EXERCISE GOAL:
Find the word "bodies" in the data. Return every line where it appears.
─── INPUT
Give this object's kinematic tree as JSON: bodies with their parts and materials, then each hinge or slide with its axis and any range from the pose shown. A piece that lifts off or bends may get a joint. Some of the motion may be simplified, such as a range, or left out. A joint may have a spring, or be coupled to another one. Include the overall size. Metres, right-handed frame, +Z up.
──────
─── INPUT
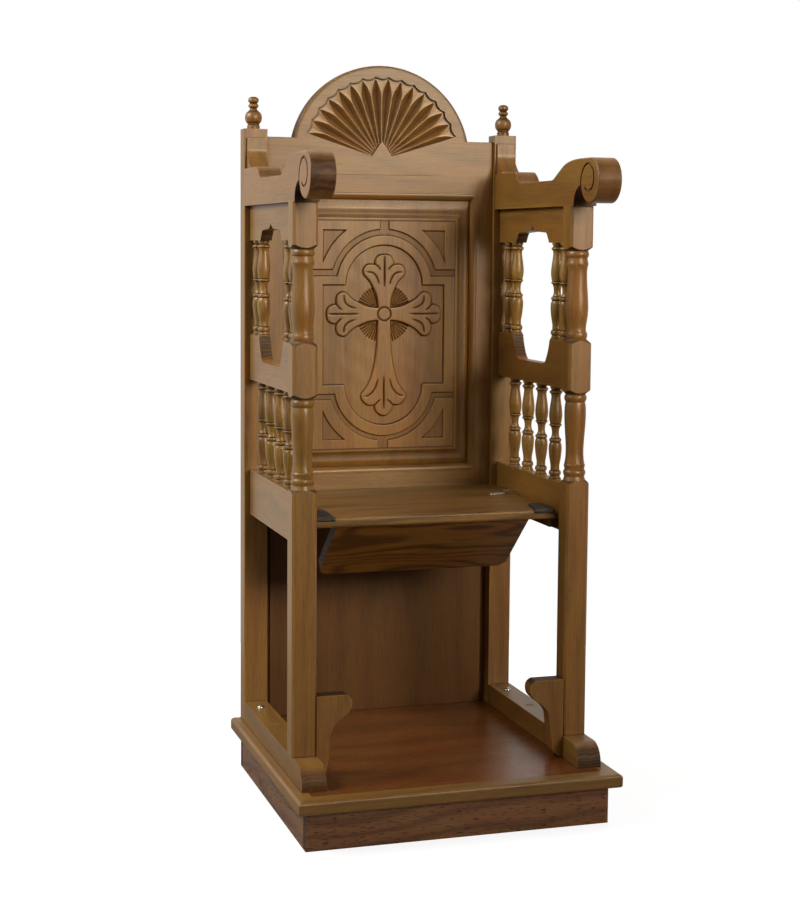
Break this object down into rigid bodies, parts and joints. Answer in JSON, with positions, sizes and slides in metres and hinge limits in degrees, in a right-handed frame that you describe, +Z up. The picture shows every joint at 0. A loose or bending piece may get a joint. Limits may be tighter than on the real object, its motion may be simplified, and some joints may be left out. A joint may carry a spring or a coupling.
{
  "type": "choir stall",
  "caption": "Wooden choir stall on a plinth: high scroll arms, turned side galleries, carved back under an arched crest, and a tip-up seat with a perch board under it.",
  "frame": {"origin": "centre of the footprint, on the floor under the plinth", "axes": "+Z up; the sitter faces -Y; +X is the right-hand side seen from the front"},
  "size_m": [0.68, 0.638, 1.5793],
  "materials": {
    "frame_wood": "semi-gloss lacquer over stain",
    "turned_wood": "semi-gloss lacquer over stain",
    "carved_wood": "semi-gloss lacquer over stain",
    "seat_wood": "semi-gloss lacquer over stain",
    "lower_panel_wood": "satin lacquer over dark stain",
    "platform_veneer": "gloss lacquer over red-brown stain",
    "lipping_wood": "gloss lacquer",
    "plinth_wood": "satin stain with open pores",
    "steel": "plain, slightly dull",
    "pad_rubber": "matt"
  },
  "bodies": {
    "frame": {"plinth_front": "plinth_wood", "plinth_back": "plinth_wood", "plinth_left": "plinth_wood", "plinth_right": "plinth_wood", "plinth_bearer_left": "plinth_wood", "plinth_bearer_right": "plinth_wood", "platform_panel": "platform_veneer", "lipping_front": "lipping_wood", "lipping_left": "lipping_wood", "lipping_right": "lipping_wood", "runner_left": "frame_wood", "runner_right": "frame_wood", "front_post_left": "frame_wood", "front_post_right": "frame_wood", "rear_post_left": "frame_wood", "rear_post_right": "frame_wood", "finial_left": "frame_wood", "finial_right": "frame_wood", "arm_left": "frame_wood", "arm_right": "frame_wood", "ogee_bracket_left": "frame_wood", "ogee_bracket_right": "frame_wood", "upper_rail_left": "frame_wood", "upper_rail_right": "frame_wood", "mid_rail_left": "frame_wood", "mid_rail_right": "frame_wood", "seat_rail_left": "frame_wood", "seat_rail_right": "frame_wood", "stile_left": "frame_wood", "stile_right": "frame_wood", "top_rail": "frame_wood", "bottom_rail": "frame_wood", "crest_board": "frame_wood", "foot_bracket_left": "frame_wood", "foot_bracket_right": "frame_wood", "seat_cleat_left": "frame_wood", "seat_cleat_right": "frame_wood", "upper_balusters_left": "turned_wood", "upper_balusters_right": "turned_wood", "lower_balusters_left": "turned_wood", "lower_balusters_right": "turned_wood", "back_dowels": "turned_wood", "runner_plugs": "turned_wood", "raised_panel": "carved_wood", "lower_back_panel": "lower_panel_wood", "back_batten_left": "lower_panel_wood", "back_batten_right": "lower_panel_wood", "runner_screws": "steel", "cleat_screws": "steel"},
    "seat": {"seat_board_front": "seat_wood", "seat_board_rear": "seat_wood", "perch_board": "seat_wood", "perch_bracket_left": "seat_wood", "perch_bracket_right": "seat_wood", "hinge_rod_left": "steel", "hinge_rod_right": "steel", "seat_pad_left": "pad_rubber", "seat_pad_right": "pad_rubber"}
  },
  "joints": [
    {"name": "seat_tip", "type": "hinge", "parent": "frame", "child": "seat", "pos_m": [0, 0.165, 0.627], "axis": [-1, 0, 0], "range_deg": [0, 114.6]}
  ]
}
──────
─── INPUT
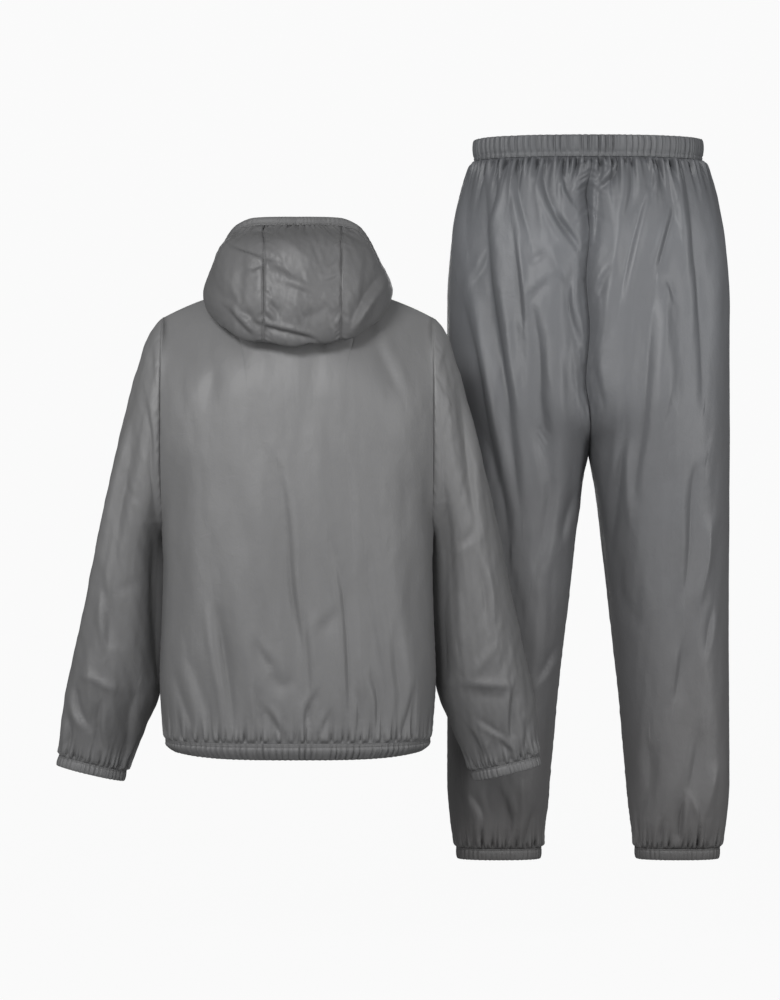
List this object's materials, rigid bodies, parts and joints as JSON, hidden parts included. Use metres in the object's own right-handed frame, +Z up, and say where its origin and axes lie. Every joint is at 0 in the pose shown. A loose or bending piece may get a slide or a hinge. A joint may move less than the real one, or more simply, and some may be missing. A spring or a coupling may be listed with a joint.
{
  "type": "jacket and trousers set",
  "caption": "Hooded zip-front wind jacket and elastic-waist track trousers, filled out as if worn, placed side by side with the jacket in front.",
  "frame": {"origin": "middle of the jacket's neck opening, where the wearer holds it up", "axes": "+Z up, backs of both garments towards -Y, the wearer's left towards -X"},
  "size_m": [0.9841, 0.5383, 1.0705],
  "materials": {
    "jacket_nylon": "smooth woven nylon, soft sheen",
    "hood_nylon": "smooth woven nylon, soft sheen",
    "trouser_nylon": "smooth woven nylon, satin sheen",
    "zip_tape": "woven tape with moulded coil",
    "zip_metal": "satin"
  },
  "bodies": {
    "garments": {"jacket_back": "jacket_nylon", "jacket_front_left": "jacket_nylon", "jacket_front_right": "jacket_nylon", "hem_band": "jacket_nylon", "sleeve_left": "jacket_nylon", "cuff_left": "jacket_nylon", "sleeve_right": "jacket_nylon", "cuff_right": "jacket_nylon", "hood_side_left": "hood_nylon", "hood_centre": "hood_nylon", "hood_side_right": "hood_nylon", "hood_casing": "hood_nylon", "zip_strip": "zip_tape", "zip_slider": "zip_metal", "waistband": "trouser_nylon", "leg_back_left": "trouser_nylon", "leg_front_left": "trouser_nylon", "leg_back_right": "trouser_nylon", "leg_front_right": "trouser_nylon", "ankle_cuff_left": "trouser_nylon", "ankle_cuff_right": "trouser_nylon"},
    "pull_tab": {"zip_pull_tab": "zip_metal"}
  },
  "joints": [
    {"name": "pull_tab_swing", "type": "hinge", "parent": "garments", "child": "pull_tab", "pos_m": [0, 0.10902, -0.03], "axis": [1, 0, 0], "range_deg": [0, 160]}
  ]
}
──────
EXERCISE SOLUTION:
Give this object's kinematic tree as JSON: bodies with their parts and materials, then each hinge or slide with its axis and any range from the pose shown. A piece that lifts off or bends may get a joint. Some of the motion may be simplified, such as a range, or left out. A joint may have a spring, or be coupled to another one. Include the overall size. Metres, right-handed frame, +Z up.
Break this object down into rigid bodies, parts and joints. Answer in JSON, with positions, sizes and slides in metres and hinge limits in degrees, in a right-handed frame that you describe, +Z up. The picture shows every joint at 0. A loose or bending piece may get a joint. Limits may be tighter than on the real object, its motion may be simplified, and some joints may be left out. A joint may carry a spring or a coupling.
  "bodies": {
List this object's materials, rigid bodies, parts and joints as JSON, hidden parts included. Use metres in the object's own right-handed frame, +Z up, and say where its origin and axes lie. Every joint is at 0 in the pose shown. A loose or bending piece may get a slide or a hinge. A joint may move less than the real one, or more simply, and some may be missing. A spring or a coupling may be listed with a joint.
  "bodies": {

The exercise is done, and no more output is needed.